Now to understand why it’s not having a big impact, let’s think about two bookend commodities: oil and soybeans. Oil was left out of the Chinese retaliation, but let’s use it as an example. Oil is completely fungible – it can be redistributed and moved around the world. Soybeans are not…

Overall, global soybean production comes out of China, the US, Brazil and Argentina, so there aren’t really any options for China to substitute away from the US, but Brazil and Argentina… Brazil cannot replace those US exports.

When we think about a lot of the goods that were targeted by the Chinese, they were very fungible goods, in which what we’ll likely see is a redistribution of supplies to avoid consumption of either Chinese or US goods that are going into either one of those countries. You will still get an inflationary pressure because you still get goods coming in, like soybeans, and that will have an impact on inflation in China and the US. However, I think the key takeaway here is that it’s modestly inflationary. It reinforces the inflationary trends already in place… but the impact on growth is relatively modest.

Do you feel the same about the metals side, given the tariffs on steel and aluminum?

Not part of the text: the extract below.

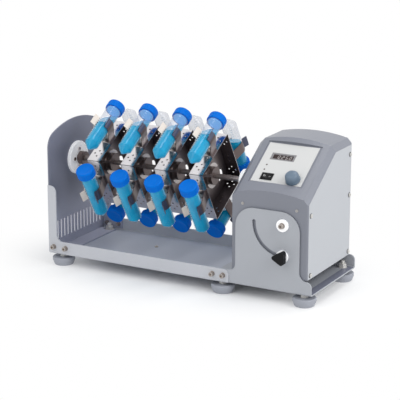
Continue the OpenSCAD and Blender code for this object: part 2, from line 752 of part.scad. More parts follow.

With metals, it has definitely had an impact in the US on pricing – you can see it in the physical premium in aluminum as well as steel. Now in terms of it creating a supply response, it’s still relatively small and modest at best, which means it’s likely to be more inflationary than it is to be stimulative to supply. I think the one that has been hit the most is copper. When we look at copper right now, global demand growth is running at around 2.8%, so it has not been hit significantly. But the market itself was short copper a few weeks ago, which is an indication that people are quite bearish about global growth prospects. I think a lot of that is to do what’s going on with the trade war.